Compounded with these what has lately emerged in Bangladesh is a sense of insecurity -- of money kept in banks. People keep their deposits in banks to ensure safe custody and any interference and swoop on the hard earned money is intimidating enough to make their life miserable. The proposed budget for the financial year 2017-18 has already done that to millions of depositors, especially small depositors, all over the country by proposing to raise excise duty on bank-account balance. Depositors having bank-account balance of as little as Tk 0.1 million will have to pay Tk 800 a year for maintaining that bank account.
The question that baffles Economists is the sheer absence of any economic rationale behind imposing the excise duty on deposits. While there is the provision of deducting tax at source, and banks are strictly following it, an additional excise duty tends only to justify the capricious might of the state power that be. Eminent Economist Ahasan H. Mansur has aptly termed it dine dupure dakati (robbery in broad daylight). In an interview with a local daily, he called it a step backward and indeed exceptional from the economic point of view. As he said, the dual impact of slumping interest rates on deposits and rise in taxes has already put small dezpositors in a difficult situation, and now with more levy in the form of unjustified excise duty there is no respite for them to look up to. Besides, this move, if implemented, would result in adverse fall out on the economy in the form of what he said 'shadow economy'. This, he stressed, would affect bank transactions, and transparency could be the likely casualty. Worst, it would promote opening up of illegal transaction channels, he added.
The only logic that one may, however, find lies in what the finance minister said in a post-budget briefing. When asked about taxing the depositors with excise duty, that too those with just Tk 0.1 million, the finance minister reportedly said that he considers persons with Tk 0.1 million bank balance resourceful enough to take the load.
The reason this scribe picked up the issue of the proposed budget is the unrelenting clamour it has been causing over the past few days.
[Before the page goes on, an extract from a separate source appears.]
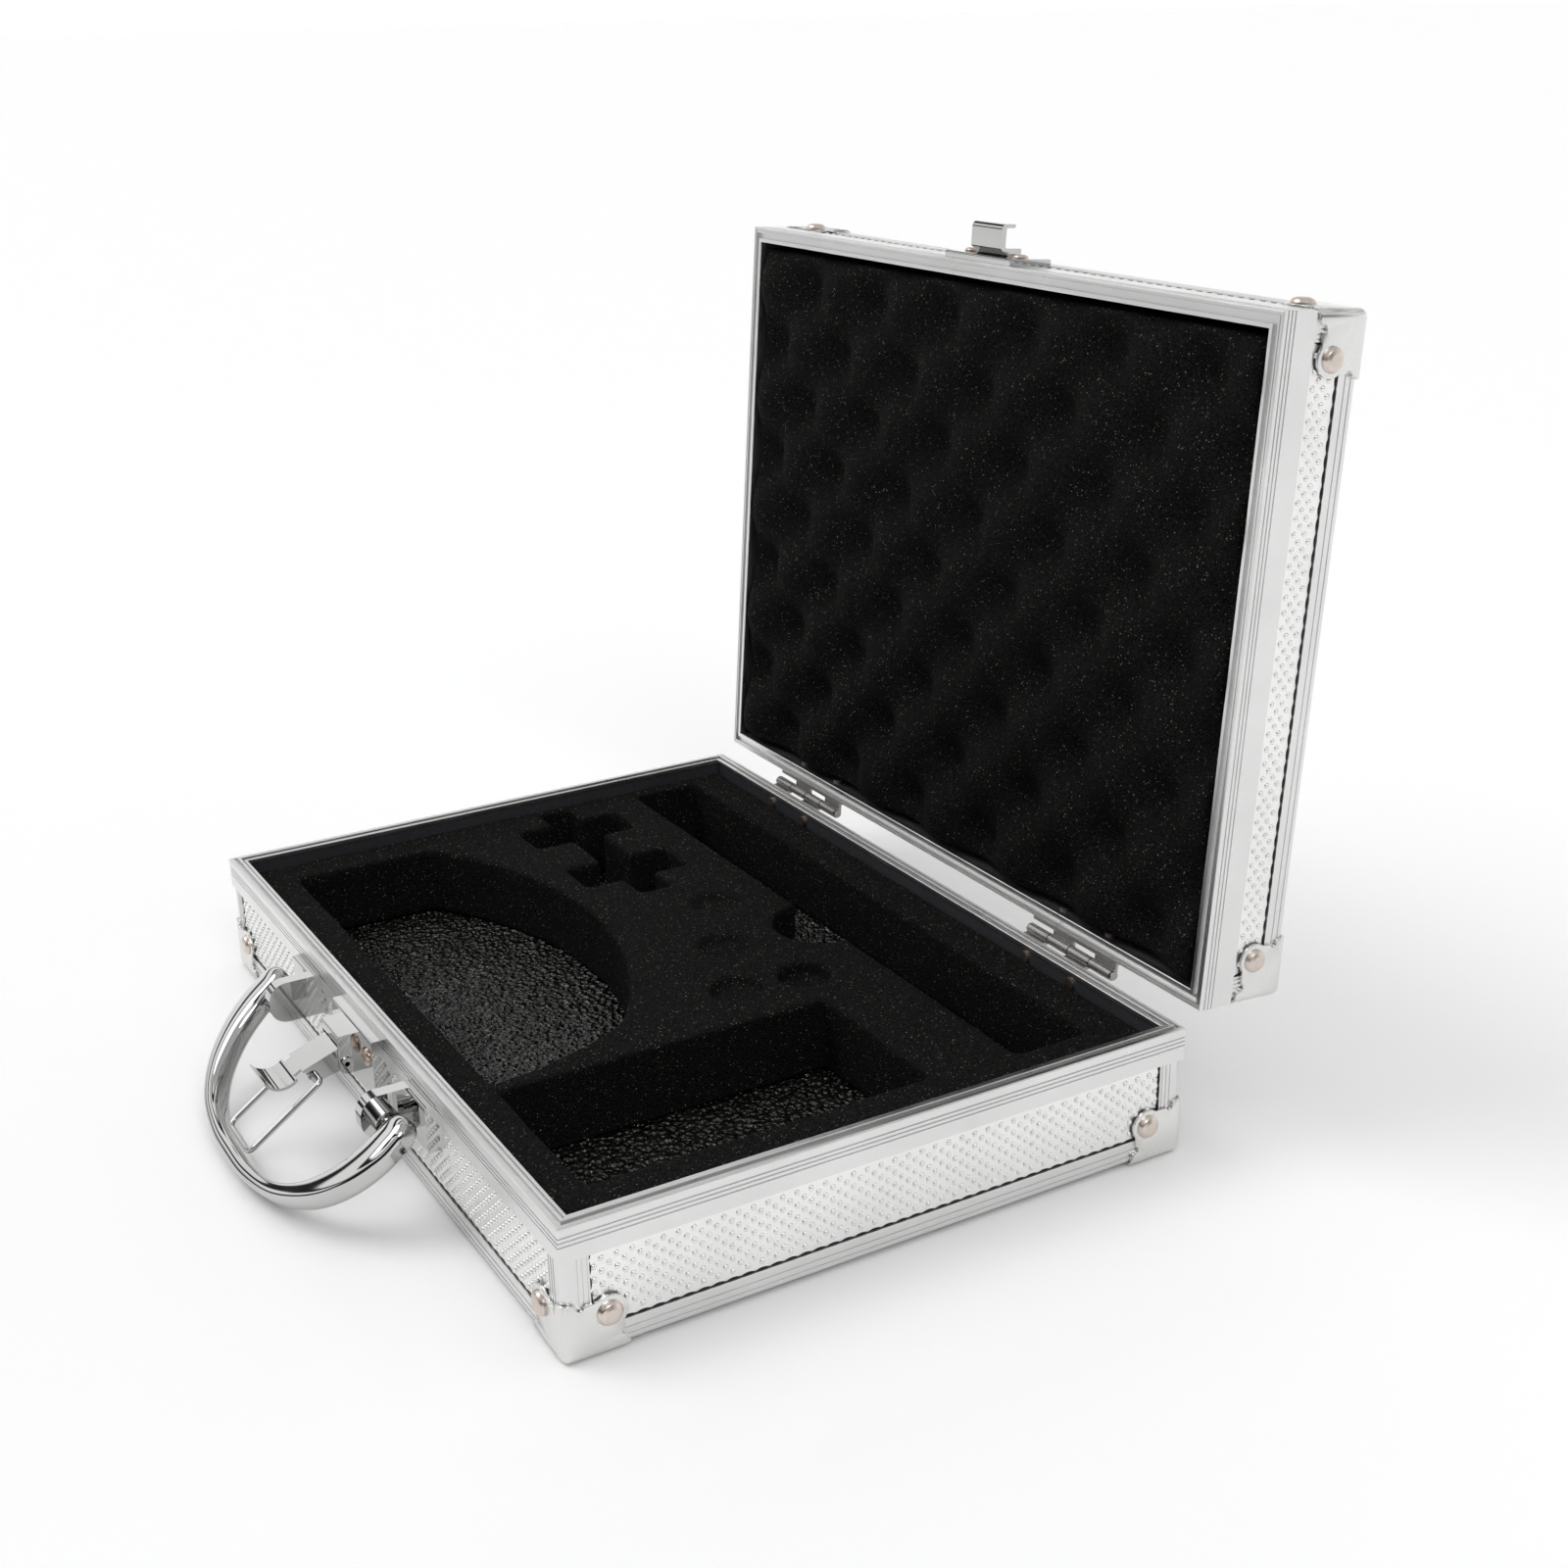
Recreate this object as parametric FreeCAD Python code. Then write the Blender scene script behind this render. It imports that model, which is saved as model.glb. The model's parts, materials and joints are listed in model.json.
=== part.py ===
import FreeCAD, Part
import math
import os

# Aluminium-framed attache case with foam inserts, standing open on its underside.
# X runs along the hinge, -Y is the front with the handle and latch, +Z is up.
# Two trays, the base and the lid, are drawn by one function: the lid is the same tray
# turned over and then swung open about the hinge line.

os.makedirs("parts", exist_ok=True)
V = FreeCAD.Vector
UP = V(0, 0, 1)
ALONG = V(1, 0, 0)

# ---- driving dimensions, mm ----
WIDTH = 280.0             # over the rim bands, along the hinge
DEPTH = 200.0             # over the rim bands, front to back
BASE_HEIGHT = 40.7        # floor to the base's rim plane
CLOSED_HEIGHT = 72.0      # floor to the top of the shut lid
RIM_GAP = 0.3             # between the two rims when the case is shut
LID_HEIGHT = CLOSED_HEIGHT - BASE_HEIGHT - RIM_GAP
LID_OPEN = 94.36          # degrees from shut to the open stop
HINGE_Y = DEPTH / 2 + 4.1
HINGE_Z = 40.5

BASE_BAND = 10.2          # how far the base's rim band reaches down its wall
LID_BAND = 11.8
RIM_WIDTH = 5.2
RIM_SHELL = 1.1           # thickness of the band
GROOVE_DEPTH = 0.35

TRIM_INSET = 0.5          # posts and rails stand this far inside the band's face
TRIM_LEG = 8.4            # leg length of posts and rails, from the corner
TRIM_RADIUS = 2.0
RAIL_TOP = 8.2
BOARD_INSET = 1.5         # outer face of the stiff boards
BOARD_END = 4.1           # inner face of the stiff boards
SKIN = BOARD_INSET - RIM_SHELL
FLOOR_OUT = 1.5           # outer face of the floor skin
FLOOR_IN = FLOOR_OUT + SKIN + BOARD_END - BOARD_INSET
LINER = 0.8
RIM_SEAT = 1.6            # rim plane down to the top of the boards, base
LID_RIM_SEAT = 2.0

CAP_SHEET = 0.9
CAP_REACH = 18.8          # length of the cap's level tongues from the corner
CAP_RISE = 17.8           # length of its upright tongue
CAP_TONGUE = 4.4
CAP_LOBE = 5.1
CAP_RIVET = 13.4          # rivet centre from the upright edge
CAP_RIVET_Z = 12.2        # rivet centre from the floor
CAP_RADIUS = 2.4
RIVET_HEAD = 3.6
RIVET_RISE = 1.7

FOAM_GAP = 5.8            # foam block inside the band's face
PAD_TOP = 12.0            # top of the floor pad under the cut foam
FOAM_TOP = 36.0
LID_FOAM_FACE = 36.9      # crest plane of the lid foam, case shut
LID_FOAM_GAP = 7.5

HINGE_X = 80.5            # centre of each hinge from the middle
HINGE_LENGTH = 42.0
KNUCKLES = 4
KNUCKLE_R = 1.8
KNUCKLE_GAP = 0.4
PIN_R = 0.8
PIN_PLAY = 0.05
LEAF = 1.0                # leaf plate thickness
HINGE_RIVET_X = 11.5
HINGE_RIVET_Z = 36.4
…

Actually, it did come up in public discourse before the finance minister's budget speech, particularly in the social media. The uproar on the issue, no doubt, is a glaring example of what affects the people most. Isn't it the responsibility of the government to move cautiously, lest its actions, even proposals, tell upon the most sensitive chords of the citizen's psyche. It is thus not understood why the NBR suggested this. The additional amount that the measure is likely to generate is a meagre Tk. 6.0 given the huge revenue collection target in the next fiscal. Curiously enough, there are quarters who question the very legitimacy of excise duty in a VAT regime. Mr. Ibrahim Khaled, former deputy governer of Bangladesh Bank, has termed the measure illegal.
Another issue that also needs serious consideration is the threshold of tax exemption for individual tax payers. The limit is upto Tk 0.25 million, as was in practice earlier. That is to say, an individual earning little over Tk 20,000 a month is taxable.The point is: does this in any way indicate solvency (or even near-solvency) of a person to be able to pay income tax? Now, which income bracket can we place him/her in? Can he/she be placed in midddle income group, even by our nominal standard? No way. In India, the threshold is Rs 0.35 million, approximately Tk 0.45 million. Over the past few years, there were demands from various quarters to raise the threshold, but the government didn't seem convinced of the rationale.
Commoners are not interested in the economic implications of budget in a macro economic context. All they are concerned about is whether they're worse off or not than they were in the past year. The budget makers are supposed to feel the collective pulse of the citizens.